As a longtime and appreciative reader of Hitchens, I seriously doubt the claim could dumbfound someone as smart and widely-read as Hitchens. Even if it did, it’s not just wrong, it’s ridiculous.

The writer’s big mistake about Christianity

The writer gives other evidence of his limitations. Here’s a notably galling one. Much of the book is set in Ukraine and the writer claims that “authentic Christians are but a tiny minority of the population.” By “authentic” he means Evangelical Protestants like him. He says this of a country whose Soviet communist regime brutally persecuted Orthodox and Catholics for seven decades.

Some of those people died for the Faith. Many lost their jobs, their families. Almost all lost any chance at a decent life. They were always in danger. Some went to the horrible prison camps of the Gulag. Now some American who never faced persecution for his faith declares that they and their descendants are not “authentic Christians.” Give me a break.

Back to his big mistake about Christianity. Let’s take the first Pentecost as the beginning of Christianity. I’m sure the writer would agree. The first books of what became the New Testament appeared at least 20 years after that. The last may have been written more than 60 years later. Deciding which books make up what we now call the New Testament and which didn’t took a couple of centuries more.
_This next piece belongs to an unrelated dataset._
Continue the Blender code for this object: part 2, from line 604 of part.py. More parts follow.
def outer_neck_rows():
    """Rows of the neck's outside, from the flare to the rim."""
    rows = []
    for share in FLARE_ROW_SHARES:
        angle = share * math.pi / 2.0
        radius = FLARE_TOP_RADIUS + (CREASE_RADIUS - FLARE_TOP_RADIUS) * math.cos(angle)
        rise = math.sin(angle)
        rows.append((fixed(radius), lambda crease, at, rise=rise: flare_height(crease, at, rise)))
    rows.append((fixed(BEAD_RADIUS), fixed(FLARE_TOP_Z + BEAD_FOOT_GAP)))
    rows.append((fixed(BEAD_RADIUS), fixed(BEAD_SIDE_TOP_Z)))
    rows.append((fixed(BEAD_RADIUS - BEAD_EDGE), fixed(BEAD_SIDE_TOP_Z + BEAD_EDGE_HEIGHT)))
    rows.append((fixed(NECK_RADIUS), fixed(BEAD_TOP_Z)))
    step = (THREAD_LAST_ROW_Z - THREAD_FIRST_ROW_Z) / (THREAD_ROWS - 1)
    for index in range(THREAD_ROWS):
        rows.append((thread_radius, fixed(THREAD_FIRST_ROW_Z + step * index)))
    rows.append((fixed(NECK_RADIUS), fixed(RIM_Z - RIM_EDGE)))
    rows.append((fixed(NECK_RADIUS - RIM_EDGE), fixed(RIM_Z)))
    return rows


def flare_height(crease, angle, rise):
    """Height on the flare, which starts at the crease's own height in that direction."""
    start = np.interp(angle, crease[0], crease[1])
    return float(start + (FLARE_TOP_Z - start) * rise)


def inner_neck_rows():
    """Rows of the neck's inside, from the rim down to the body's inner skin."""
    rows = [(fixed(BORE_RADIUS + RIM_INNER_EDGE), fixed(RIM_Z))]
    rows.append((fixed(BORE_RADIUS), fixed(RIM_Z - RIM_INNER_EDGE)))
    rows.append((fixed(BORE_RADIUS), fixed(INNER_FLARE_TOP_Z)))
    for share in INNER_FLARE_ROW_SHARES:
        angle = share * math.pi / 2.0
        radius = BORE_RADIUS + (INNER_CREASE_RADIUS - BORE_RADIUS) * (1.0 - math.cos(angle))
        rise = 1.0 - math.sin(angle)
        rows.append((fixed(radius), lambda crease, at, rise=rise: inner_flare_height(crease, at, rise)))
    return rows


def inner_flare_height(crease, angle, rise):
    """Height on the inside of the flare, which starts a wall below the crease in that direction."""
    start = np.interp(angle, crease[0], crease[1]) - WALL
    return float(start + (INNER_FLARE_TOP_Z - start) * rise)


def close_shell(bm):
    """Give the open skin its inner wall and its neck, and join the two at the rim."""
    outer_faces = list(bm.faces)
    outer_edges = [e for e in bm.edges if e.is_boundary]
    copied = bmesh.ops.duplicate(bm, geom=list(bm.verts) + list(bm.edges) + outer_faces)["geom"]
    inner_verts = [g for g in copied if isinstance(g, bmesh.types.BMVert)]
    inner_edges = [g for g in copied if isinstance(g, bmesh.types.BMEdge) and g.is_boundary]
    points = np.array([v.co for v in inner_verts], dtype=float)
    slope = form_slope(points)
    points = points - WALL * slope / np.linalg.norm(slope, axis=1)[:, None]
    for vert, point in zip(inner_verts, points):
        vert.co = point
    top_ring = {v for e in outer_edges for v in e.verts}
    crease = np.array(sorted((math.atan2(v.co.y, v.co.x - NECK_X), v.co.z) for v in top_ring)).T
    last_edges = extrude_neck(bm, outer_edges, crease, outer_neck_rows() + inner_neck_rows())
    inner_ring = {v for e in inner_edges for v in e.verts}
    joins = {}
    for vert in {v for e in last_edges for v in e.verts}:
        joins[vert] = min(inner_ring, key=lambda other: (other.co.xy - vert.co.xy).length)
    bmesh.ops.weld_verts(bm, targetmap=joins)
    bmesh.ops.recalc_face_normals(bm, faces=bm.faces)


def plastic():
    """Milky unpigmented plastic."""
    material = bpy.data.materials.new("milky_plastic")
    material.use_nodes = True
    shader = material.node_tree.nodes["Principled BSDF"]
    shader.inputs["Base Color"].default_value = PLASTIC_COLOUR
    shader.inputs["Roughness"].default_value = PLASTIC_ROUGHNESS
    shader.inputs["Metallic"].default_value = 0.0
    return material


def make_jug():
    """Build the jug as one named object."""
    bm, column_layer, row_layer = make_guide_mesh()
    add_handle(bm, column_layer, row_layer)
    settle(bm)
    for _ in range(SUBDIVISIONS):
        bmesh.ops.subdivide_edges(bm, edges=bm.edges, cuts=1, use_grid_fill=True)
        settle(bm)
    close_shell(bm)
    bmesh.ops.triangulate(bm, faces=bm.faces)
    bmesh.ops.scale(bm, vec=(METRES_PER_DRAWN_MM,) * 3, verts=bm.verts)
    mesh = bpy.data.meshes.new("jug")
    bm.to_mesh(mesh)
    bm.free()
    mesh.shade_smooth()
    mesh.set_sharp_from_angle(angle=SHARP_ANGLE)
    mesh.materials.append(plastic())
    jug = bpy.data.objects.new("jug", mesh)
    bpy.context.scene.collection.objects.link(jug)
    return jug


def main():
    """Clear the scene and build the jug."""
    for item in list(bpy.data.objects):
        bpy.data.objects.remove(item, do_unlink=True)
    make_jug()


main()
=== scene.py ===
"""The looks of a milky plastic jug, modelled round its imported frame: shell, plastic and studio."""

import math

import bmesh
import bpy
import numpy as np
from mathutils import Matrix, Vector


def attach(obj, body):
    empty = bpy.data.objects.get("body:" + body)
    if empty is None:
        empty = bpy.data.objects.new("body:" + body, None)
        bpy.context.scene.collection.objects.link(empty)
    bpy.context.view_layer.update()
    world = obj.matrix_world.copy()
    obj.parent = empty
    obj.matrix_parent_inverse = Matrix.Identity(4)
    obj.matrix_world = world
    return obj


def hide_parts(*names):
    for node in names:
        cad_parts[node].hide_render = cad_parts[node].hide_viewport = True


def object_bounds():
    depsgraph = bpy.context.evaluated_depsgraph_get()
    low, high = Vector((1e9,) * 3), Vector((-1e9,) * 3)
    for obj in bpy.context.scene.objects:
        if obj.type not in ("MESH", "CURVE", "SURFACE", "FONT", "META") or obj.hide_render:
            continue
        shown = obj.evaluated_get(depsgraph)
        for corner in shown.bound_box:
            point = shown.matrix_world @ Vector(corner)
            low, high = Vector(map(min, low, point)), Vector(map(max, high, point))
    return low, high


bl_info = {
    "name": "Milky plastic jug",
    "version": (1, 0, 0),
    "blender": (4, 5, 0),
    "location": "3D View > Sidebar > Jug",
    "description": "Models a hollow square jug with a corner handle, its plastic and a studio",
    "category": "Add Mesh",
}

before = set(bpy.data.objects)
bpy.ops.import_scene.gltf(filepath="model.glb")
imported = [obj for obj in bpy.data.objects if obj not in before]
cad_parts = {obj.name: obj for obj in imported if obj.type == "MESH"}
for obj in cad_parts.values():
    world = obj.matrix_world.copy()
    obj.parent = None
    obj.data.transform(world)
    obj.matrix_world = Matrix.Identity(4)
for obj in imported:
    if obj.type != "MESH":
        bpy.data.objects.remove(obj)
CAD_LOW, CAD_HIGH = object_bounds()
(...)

In the other words, the Church went on for a long time without the most important part of the Bible. The books literally didn’t exist. The Apostles and those they ordained were the ones who carried God’s Word. The author certainly knows this, yet he claims his idea of Scripture as “the sole arbiter” of real Christianity is “a concept as old as Christianity itself.”

That’s ridiculous and the writer should know it’s ridiculous. The creators of Protestantism basically invented the idea almost 1,500 years after Pentecost. No one before that would have described Scripture as “the sole arbiter.” The Reformers needed an authority they could use against the Church. They needed a trump card to play against the Church’s authority. They needed a way to say “The Catholic Church says this but Almighty God says that!” Scripture was the only option they had.
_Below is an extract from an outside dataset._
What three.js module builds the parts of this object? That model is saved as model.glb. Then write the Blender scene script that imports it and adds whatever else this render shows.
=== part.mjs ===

The Church was up and running

The Catholic Church recognizes the obvious fact that the Church was up and running some time before she had any authoritative writings. She also knows that God knew what he was doing. Evangelicals like this writer must think God left the Church to flounder on her own until someone started writing books.

The Second Vatican Council’s statement Dei Verbum explains what God was doing. He made sure “that what He had revealed for the salvation of all nations would abide perpetually in its full integrity and be handed on to all generations.” He did this through the Church Jesus founded.

Jesus “commissioned the Apostles to preach to all men that Gospel which is the source of all saving truth and moral teaching.” The Apostles “by their oral preaching, by example, and by observances handed on what they had received from the lips of Christ, from living with Him, and from what He did, or what they had learned through the prompting of the Holy Spirit.”

Then Dei Verbum explains the place of Scripture. “The commission was fulfilled, too, by those Apostles and apostolic men who under the inspiration of the same Holy Spirit committed the message of salvation to writing.” Note the “too.” Scripture is not “the sole arbiter.” It’s part of a set.

Dei Verbum concludes its explanation: “Hence there exists a close connection and communication between sacred tradition and Sacred Scripture. For both of them, flowing from the same divine wellspring … form one sacred deposit of the word of God, committed to the Church.” Both. One. Committed to the Church.

God knew what he was doing when he founded the Catholic Church. Hers is the only explanation of how we got what we have that makes any historical sense. On second thought, maybe Christopher Hitchens was dumbfounded — because he knew the idea of Scripture as the “sole arbiter” is, well, dumb.